[DESCRIPTION OF THE TASK]: Set down, exactly as written, only the lines starting with the one that holds "What build123d script" and ending with the one that holds "its mouth open.".

[ENTRIES SHOWN]:
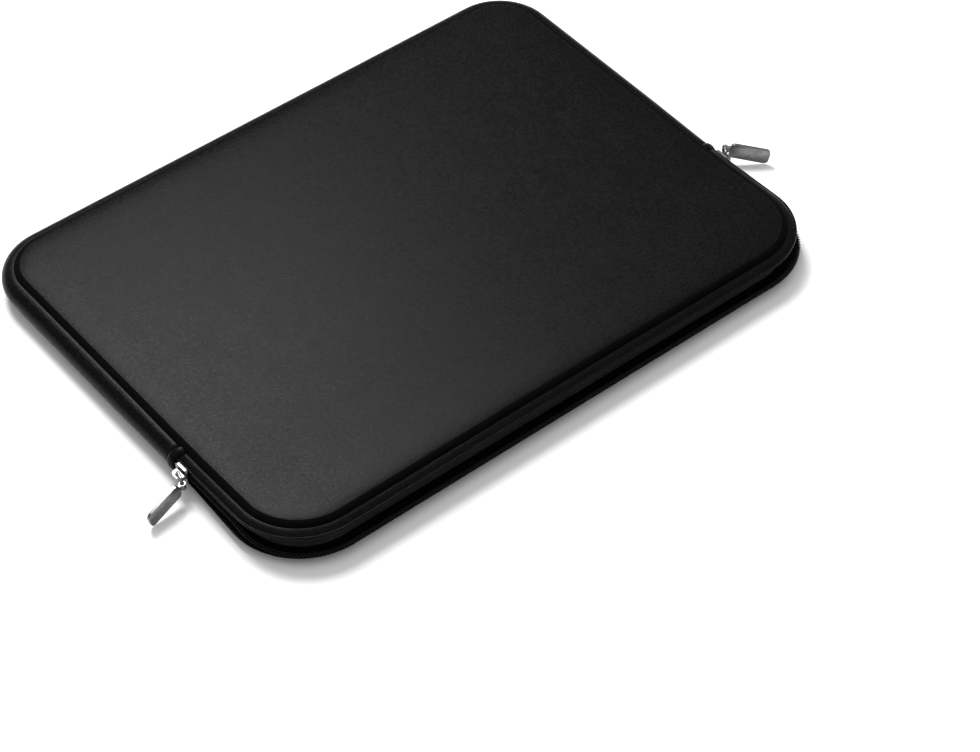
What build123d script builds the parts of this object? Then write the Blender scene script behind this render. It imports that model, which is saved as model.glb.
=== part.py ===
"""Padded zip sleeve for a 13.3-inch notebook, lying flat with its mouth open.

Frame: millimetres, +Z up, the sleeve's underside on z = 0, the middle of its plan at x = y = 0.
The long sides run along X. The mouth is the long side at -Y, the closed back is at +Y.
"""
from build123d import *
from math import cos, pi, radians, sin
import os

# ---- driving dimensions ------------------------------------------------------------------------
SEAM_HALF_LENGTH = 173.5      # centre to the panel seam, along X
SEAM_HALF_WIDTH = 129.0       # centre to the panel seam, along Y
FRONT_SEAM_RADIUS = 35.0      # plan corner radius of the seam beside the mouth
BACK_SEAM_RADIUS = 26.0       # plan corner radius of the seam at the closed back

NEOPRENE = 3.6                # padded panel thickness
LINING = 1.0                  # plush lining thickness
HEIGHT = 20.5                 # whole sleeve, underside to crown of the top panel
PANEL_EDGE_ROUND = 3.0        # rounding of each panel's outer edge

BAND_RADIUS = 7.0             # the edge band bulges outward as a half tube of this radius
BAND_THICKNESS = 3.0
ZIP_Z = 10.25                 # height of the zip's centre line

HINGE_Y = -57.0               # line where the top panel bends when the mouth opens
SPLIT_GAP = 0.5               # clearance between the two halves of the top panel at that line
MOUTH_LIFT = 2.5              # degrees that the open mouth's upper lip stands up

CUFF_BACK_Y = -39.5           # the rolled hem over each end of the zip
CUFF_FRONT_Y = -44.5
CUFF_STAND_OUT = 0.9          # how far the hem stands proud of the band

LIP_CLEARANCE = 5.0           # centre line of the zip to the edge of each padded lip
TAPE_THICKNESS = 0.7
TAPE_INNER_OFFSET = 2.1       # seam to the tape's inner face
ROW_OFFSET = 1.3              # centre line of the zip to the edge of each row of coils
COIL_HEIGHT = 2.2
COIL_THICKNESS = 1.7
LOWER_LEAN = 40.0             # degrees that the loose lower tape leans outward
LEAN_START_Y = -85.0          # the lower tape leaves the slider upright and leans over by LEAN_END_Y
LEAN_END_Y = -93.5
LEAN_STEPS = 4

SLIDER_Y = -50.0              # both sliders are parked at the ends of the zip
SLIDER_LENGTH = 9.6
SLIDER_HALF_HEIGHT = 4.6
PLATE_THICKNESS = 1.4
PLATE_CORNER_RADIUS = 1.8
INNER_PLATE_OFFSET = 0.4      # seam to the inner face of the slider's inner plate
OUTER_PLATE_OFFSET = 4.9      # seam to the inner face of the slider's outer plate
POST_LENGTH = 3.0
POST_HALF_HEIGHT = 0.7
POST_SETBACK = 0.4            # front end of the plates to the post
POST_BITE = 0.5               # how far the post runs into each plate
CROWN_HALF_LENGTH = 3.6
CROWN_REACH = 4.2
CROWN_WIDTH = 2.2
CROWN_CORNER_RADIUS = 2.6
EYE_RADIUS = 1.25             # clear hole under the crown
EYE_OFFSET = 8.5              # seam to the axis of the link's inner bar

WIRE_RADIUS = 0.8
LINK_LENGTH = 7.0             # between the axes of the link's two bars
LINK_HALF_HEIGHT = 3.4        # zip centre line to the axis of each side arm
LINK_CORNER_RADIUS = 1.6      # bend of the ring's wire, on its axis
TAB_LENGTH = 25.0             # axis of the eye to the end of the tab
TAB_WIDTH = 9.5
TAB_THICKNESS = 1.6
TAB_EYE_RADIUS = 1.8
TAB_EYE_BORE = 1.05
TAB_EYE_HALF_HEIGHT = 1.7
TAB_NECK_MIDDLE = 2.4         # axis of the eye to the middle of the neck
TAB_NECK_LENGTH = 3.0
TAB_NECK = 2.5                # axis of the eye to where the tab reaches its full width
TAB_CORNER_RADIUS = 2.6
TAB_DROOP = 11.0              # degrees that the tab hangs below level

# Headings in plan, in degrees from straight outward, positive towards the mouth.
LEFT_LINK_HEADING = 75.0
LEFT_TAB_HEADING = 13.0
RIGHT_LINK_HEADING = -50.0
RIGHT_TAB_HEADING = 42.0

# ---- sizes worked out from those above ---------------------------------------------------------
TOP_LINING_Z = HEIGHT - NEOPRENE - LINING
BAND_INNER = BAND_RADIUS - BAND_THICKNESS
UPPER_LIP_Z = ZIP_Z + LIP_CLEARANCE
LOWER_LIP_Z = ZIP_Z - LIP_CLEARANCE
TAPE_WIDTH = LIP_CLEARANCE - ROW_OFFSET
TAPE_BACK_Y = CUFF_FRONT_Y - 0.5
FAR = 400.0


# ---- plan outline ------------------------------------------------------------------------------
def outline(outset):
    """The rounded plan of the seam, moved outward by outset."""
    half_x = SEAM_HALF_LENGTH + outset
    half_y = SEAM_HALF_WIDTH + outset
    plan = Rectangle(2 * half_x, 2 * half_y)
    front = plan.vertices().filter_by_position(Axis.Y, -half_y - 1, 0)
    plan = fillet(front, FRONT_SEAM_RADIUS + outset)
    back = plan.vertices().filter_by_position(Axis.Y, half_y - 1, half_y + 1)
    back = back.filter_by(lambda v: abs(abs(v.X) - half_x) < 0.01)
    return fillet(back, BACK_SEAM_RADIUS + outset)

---

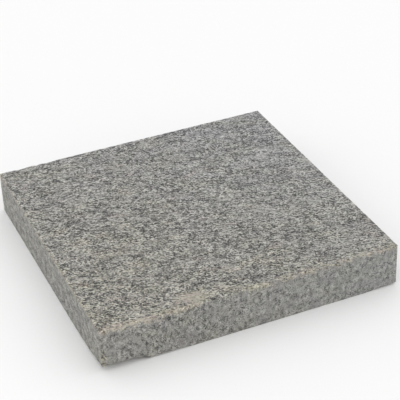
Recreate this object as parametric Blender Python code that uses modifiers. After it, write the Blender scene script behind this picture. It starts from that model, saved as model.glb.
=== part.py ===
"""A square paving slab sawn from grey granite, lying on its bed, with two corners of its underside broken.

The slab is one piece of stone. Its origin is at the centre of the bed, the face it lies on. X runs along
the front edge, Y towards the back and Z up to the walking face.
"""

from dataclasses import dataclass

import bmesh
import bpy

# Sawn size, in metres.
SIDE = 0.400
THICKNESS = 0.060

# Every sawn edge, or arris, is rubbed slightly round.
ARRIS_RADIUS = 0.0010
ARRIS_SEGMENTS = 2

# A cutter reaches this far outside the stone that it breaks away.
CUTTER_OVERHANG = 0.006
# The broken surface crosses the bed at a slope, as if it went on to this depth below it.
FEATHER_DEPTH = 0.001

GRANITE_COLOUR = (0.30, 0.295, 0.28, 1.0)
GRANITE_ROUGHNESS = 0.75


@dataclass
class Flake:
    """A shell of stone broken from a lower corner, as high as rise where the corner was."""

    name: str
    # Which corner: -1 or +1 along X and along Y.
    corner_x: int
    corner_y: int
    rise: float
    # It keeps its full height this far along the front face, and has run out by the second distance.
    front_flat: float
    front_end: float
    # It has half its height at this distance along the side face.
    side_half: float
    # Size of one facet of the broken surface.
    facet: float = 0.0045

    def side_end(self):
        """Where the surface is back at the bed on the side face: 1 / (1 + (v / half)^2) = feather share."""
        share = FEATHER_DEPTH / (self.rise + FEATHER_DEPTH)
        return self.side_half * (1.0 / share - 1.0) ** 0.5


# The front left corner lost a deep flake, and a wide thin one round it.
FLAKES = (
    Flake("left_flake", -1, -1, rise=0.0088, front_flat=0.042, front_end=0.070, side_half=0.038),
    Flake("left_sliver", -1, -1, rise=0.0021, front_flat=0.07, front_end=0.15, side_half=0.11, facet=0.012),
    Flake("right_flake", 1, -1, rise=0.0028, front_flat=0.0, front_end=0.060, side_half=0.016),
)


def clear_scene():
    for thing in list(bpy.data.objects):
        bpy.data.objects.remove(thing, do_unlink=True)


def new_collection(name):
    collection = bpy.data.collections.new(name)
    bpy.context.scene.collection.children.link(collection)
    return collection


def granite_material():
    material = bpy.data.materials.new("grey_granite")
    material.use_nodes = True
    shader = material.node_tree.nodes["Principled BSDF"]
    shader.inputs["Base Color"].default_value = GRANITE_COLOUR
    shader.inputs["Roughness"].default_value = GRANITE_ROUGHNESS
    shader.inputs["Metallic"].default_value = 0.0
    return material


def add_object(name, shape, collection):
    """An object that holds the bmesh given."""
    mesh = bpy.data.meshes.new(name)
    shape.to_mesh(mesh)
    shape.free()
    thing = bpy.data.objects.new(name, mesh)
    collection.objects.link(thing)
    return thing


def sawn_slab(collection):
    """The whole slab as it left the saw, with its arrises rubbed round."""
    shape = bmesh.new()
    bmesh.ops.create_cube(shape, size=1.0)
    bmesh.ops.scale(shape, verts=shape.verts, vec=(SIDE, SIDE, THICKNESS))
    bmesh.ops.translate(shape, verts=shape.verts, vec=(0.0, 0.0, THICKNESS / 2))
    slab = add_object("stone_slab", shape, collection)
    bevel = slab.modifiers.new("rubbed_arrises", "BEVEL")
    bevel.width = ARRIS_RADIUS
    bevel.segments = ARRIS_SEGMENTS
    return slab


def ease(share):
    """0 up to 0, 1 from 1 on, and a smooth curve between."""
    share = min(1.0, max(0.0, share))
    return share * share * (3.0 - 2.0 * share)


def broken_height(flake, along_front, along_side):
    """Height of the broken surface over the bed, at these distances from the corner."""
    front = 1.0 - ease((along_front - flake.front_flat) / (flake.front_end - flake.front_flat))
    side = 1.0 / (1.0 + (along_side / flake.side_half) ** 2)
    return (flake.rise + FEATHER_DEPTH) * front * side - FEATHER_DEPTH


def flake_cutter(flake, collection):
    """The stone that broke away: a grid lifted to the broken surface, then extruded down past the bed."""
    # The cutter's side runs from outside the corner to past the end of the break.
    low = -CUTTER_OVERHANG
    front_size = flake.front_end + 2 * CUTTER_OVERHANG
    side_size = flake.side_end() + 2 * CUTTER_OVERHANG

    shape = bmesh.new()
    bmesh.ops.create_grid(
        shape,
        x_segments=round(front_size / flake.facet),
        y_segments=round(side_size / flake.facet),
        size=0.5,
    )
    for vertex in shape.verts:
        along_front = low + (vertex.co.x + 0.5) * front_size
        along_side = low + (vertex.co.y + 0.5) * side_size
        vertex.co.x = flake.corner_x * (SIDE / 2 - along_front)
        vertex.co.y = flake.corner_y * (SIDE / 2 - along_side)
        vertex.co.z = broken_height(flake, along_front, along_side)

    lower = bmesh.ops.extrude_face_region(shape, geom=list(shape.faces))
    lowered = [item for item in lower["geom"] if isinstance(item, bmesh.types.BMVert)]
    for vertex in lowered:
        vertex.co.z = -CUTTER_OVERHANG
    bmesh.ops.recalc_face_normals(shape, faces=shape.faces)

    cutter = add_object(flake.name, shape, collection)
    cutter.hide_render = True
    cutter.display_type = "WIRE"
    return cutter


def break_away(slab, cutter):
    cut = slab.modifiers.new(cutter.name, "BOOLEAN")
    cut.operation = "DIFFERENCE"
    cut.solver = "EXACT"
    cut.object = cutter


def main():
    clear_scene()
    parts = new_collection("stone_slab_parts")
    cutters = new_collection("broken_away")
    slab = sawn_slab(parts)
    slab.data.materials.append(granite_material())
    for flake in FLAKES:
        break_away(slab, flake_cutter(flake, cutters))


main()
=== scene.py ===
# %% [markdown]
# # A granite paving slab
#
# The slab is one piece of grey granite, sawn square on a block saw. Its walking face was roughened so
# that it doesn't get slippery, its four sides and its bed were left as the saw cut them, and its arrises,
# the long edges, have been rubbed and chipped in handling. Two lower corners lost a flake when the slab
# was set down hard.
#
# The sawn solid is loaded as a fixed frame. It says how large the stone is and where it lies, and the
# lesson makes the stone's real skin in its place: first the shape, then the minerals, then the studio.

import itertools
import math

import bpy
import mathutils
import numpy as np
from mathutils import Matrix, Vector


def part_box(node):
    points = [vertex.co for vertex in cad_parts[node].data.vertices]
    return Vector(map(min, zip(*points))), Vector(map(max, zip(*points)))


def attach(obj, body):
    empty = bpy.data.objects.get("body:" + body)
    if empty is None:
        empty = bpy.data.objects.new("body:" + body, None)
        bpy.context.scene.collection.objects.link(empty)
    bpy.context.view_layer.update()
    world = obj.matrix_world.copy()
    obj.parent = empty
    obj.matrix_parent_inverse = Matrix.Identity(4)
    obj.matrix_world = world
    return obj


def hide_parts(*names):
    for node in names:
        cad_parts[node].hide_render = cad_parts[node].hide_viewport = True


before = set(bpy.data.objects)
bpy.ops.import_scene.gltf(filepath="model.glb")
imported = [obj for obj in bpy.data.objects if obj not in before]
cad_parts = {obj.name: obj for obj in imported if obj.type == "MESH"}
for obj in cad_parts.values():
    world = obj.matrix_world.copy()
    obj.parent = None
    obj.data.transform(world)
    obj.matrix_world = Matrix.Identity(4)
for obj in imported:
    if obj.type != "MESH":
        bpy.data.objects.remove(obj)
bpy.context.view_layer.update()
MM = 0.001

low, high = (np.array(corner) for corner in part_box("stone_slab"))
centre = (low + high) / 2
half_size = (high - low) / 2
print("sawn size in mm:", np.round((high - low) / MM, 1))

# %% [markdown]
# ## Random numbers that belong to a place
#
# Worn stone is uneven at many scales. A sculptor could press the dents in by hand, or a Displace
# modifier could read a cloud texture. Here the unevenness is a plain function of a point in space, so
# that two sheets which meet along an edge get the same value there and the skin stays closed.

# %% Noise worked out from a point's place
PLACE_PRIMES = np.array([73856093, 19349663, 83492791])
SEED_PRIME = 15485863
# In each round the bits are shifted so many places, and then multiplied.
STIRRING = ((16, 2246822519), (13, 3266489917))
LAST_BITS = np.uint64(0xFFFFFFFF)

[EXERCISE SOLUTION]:
What build123d script builds the parts of this object? Then write the Blender scene script behind this render. It imports that model, which is saved as model.glb.
=== part.py ===
"""Padded zip sleeve for a 13.3-inch notebook, lying flat with its mouth open.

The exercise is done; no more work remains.